>>>

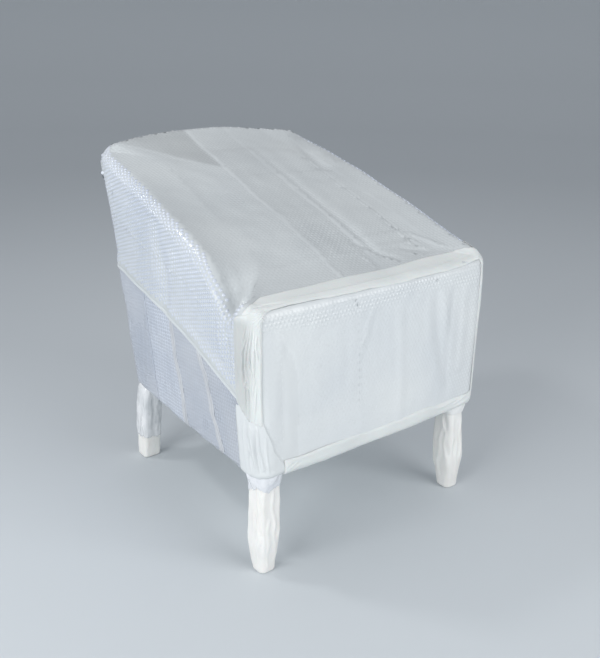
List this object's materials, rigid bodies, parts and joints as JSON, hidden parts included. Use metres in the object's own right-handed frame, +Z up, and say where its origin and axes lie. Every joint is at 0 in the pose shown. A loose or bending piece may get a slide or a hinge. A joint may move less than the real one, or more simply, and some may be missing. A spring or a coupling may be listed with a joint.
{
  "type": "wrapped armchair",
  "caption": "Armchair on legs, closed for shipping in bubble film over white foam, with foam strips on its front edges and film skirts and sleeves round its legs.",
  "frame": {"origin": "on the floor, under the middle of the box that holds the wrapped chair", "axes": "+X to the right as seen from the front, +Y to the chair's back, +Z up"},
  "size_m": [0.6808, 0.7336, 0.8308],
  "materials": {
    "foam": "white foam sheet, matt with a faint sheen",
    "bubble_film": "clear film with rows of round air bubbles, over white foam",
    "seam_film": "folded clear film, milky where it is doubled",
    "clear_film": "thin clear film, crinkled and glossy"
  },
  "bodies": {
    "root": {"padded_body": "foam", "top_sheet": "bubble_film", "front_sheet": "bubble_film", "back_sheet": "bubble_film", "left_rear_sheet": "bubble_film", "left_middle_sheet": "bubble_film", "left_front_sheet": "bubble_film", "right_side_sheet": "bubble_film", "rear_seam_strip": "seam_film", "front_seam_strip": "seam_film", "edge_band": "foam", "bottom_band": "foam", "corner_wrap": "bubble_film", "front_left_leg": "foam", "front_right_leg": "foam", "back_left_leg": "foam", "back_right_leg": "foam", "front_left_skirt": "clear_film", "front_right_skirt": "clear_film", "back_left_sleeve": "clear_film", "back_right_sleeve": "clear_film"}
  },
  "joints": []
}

<<<

TASK STATEMENT :: Repeat the material from above exactly, word for word.

RESPONSE ::
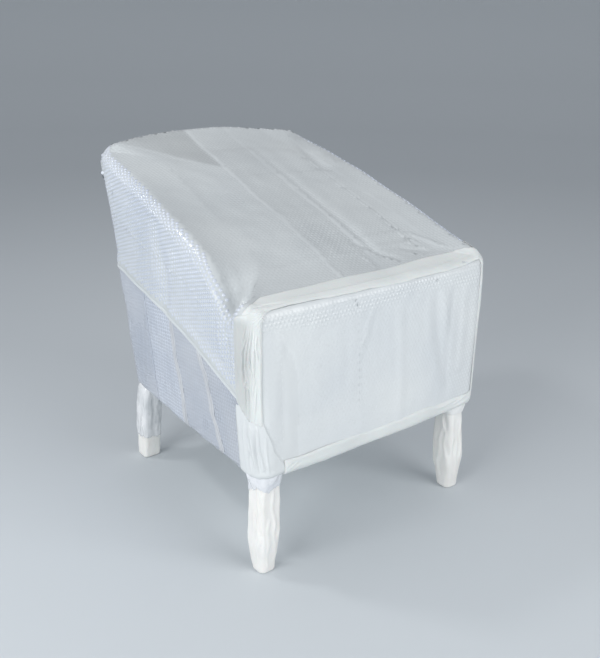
List this object's materials, rigid bodies, parts and joints as JSON, hidden parts included. Use metres in the object's own right-handed frame, +Z up, and say where its origin and axes lie. Every joint is at 0 in the pose shown. A loose or bending piece may get a slide or a hinge. A joint may move less than the real one, or more simply, and some may be missing. A spring or a coupling may be listed with a joint.
{
  "type": "wrapped armchair",
  "caption": "Armchair on legs, closed for shipping in bubble film over white foam, with foam strips on its front edges and film skirts and sleeves round its legs.",
  "frame": {"origin": "on the floor, under the middle of the box that holds the wrapped chair", "axes": "+X to the right as seen from the front, +Y to the chair's back, +Z up"},
  "size_m": [0.6808, 0.7336, 0.8308],
  "materials": {
    "foam": "white foam sheet, matt with a faint sheen",
    "bubble_film": "clear film with rows of round air bubbles, over white foam",
    "seam_film": "folded clear film, milky where it is doubled",
    "clear_film": "thin clear film, crinkled and glossy"
  },
  "bodies": {
    "root": {"padded_body": "foam", "top_sheet": "bubble_film", "front_sheet": "bubble_film", "back_sheet": "bubble_film", "left_rear_sheet": "bubble_film", "left_middle_sheet": "bubble_film", "left_front_sheet": "bubble_film", "right_side_sheet": "bubble_film", "rear_seam_strip": "seam_film", "front_seam_strip": "seam_film", "edge_band": "foam", "bottom_band": "foam", "corner_wrap": "bubble_film", "front_left_leg": "foam", "front_right_leg": "foam", "back_left_leg": "foam", "back_right_leg": "foam", "front_left_skirt": "clear_film", "front_right_skirt": "clear_film", "back_left_sleeve": "clear_film", "back_right_sleeve": "clear_film"}
  },
  "joints": []
}